23 Mij hebt gij niet gebracht het kleine vee uwer brandofferen, en met uw slachtofferen hebt gij Mij niet geeerd; Ik heb u Mij niet doen dienen met spijsoffer, en Ik heb u niet vermoeid met wierook.
You have not brought me any of your sheep for burnt offerings, neither have you honored me with your sacrifices. I have not burdened you with offerings, nor wearied you with frankincense.
24 Mij hebt gij geen kalmus voor geld gekocht, en met het vette uwer slachtoffers hebt gij Mij niet gedrenkt; maar gij hebt Mij arbeid gemaakt, met uw zonden, gij hebt Mij vermoeid met uw ongerechtigheden.
You have bought me no sweet cane with money, nor have you filled me with the fat of your sacrifices, but you have burdened me with your sins. You have wearied me with your iniquities.

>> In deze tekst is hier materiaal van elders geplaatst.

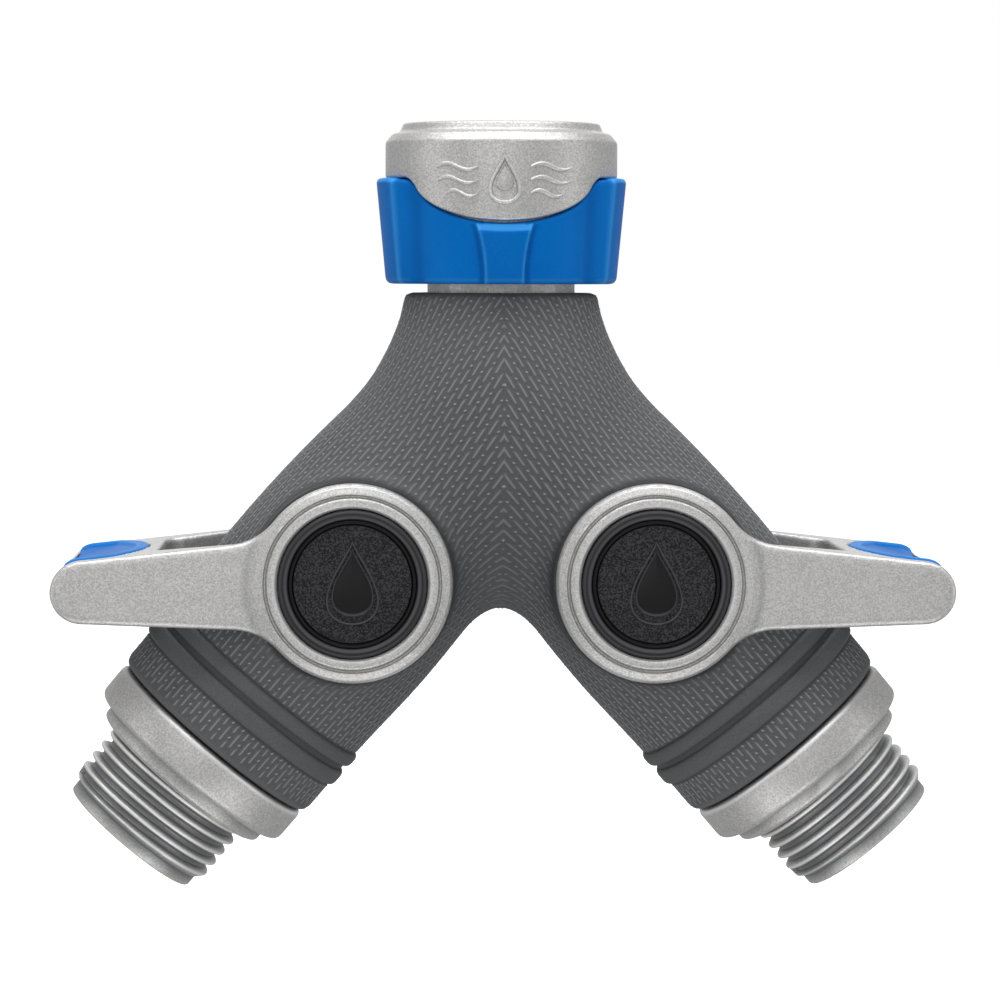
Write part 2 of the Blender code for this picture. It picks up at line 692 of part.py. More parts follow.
def pad_outline(margin):
    """Plan of the thumb pad, grown by margin: a shallow arc toward the hub, a flat tip end."""
    bow_x = PAD_START + PAD_BOW_RADIUS
    reach = PAD_BOW_RADIUS - PAD_CORNER
    corner_y = PAD_HALF_WIDTH - PAD_CORNER
    corner_x = bow_x - math.sqrt(reach ** 2 - corner_y ** 2)
    bearing = math.degrees(math.asin(corner_y / reach))
    bow = arc((bow_x, 0.0), PAD_BOW_RADIUS + margin, 180.0 + bearing, 180.0 - bearing, 8)
    corner = arc((corner_x, corner_y), PAD_CORNER + margin, 180.0 - bearing, 90.0, 3)[1:]
    end = (PAD_END + margin, PAD_HALF_WIDTH + margin)
    half = corner + [end]
    return [(x, -y) for x, y in reversed(half)] + bow + half


def flip(outline, side):
    return [(side * a, b) for a, b in outline]


def flip_shape(shape, side):
    vertices, faces = shape
    return [(side * x, y, z) for x, y, z in vertices], faces


def build_lever(name, side, materials, hub):
    droop = (0.0, side * LEVER_DROOP, 0.0)
    silver = materials["silver"]
    lever = make_object(f"{name}_lever", prism(flip(lever_profile(), side), -30.0, 30.0, "Y"),
                        silver, hub, droop)
    plan = make_object(f"mask_{name}_lever_plan", prism(flip(lever_plan(), side), -20.0, 20.0, "Z"),
                       silver, hub, droop)
    combine(lever, plan, "INTERSECT")
    for place, facing in (("front", -1), ("rear", 1)):
        near, far = sorted((facing * LEVER_INNER, facing * LEVER_OUTER))
        hub_disc = make_object(f"add_{name}_{place}_hub", prism(circle(HUB_RADIUS - 0.02, 28),
                                                                near, far, "Y"),
                               silver, hub, droop)
        combine(lever, hub_disc, "UNION")
        near, far = sorted((facing * LEVER_WEB, facing * 30.0))
        recess = make_object(f"cut_{name}_{place}_recess",
                             prism(circle(CAP_RADIUS + FIT_GAP, 24), near, far, "Y"),
                             silver, hub, droop)
        combine(lever, recess, "DIFFERENCE")
    drive_hole = make_object(f"cut_{name}_drive_hole",
                             prism(square(SQUARE_DRIVE + 2.0 * FIT_GAP), -30.0, -15.0, "Y"),
                             silver, hub)
    combine(lever, drive_hole, "DIFFERENCE")
    pivot_hole = make_object(f"cut_{name}_lever_pivot_hole",
                             prism(circle(PIVOT_RADIUS + FIT_GAP, 16), 15.0, 30.0, "Y"),
                             silver, hub, droop)
    combine(lever, pivot_hole, "DIFFERENCE")
    pocket = make_object(f"cut_{name}_pad_pocket", prism(flip(pad_outline(FIT_GAP), side),
                                                         2.7, 12.0, "Z"), silver, hub, droop)
    combine(lever, pocket, "DIFFERENCE")
    pad = prism(pad_outline(0.0), 3.0, 5.3, "Z")
    sloped = [(x, y, z - 0.11 * (x - 33.0)) if z > 4.0 else (x, y, z) for x, y, z in pad[0]]
    make_object(f"{name}_thumb_pad", flip_shape((sloped, pad[1]), side),
                materials["grip_blue"], hub, droop)


def build():
    clear_scene()
    materials = {
        "silver": make_material("silver", SILVER, 0.35, 0.6),
        "rubber_grey": make_material("rubber_grey", RUBBER_GREY, 0.65, 0.0),
        "grip_blue": make_material("grip_blue", GRIP_BLUE, 0.45, 0.0),
        "rubber_black": make_material("rubber_black", RUBBER_BLACK, 0.5, 0.0),
        "seal_black": make_material("seal_black", SEAL_BLACK, 0.6, 0.0),
        "seat_white": make_material("seat_white", SEAT_WHITE, 0.4, 0.0),
        "steel": make_material("steel", STEEL, 0.3, 1.0),
        "brass": make_material("brass", BRASS, 0.35, 1.0),
    }
    junction = make_empty("junction", (0.0, 0.0, -JUNCTION_DEPTH))
    sides = {"left": -1, "right": 1}
    hubs = {}
    legs = {}
    for name, side in sides.items():
        centre = (side * HUB_REACH * LEG_SINE, 0.0, -JUNCTION_DEPTH - HUB_REACH * LEG_COSINE)
        hubs[name] = make_empty(f"{name}_hub", centre)
        legs[name] = make_empty(f"{name}_leg", centre, (0.0, side * (180.0 - LEG_ANGLE), 0.0))
    build_body(materials, junction, hubs, legs)
    build_swivel(materials, junction)
    for name, side in sides.items():
        build_outlet(name, materials, legs[name])
        build_valve(name, materials, hubs[name], legs[name])
        build_lever(name, side, materials, hubs[name])


build()
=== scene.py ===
"""Looks of a two-way garden hose splitter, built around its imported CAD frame.

Every piece is modelled in millimetres in a local frame (junction, hub, leg or lever) and placed
by that frame's matrix. The hubs' places come from the frame's joints.
"""
import cmath
import json
import math

import bmesh
import bpy
import numpy as np
from mathutils import Matrix, Quaternion, Vector


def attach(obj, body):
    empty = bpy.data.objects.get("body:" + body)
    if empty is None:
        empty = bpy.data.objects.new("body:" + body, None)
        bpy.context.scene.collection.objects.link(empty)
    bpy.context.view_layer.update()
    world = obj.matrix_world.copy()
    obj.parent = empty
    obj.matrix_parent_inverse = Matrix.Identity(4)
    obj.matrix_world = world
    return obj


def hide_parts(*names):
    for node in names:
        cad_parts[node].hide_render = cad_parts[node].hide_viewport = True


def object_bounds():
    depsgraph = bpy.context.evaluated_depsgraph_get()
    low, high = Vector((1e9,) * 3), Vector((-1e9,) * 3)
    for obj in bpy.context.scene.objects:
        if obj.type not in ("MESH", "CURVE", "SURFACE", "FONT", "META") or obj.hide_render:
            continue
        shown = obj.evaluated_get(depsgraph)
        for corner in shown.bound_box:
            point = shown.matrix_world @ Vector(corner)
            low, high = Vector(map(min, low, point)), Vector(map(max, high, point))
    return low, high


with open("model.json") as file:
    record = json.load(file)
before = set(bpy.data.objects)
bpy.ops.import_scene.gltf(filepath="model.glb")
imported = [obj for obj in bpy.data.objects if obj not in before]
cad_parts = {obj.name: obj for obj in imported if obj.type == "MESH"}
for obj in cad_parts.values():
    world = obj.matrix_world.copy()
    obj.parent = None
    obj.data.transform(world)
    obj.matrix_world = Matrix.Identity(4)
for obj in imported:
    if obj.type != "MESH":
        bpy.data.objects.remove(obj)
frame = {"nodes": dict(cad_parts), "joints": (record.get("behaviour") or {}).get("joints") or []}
cad_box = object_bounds()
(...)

25 Ik, Ik ben het, Die uw overtredingen uitdelg, om Mijnentwil, en Ik gedenk uwer zonden niet.
I, even I, am he who blots out your transgressions for my own sake; and I will not remember your sins.
26 Maakt Mij indachtig, laat ons te zamen richten, vertelt gij uw redenen, opdat gij moogt gerechtvaardigd worden.
Put me in remembrance. Let us plead together. Declare your case, that you may be justified.
27 Uw eerste vader heeft gezondigd, en uw uitleggers hebben tegen Mij overtreden.
Your first father sinned, and your teachers have transgressed against me.
28 Daarom zal Ik de oversten des heiligdoms ontheiligen, en Jakob ten ban overgeven, en Israel tot beschimpingen.
Therefore I will profane the princes of the sanctuary; and I will make Jacob a curse, and Israel an insult.”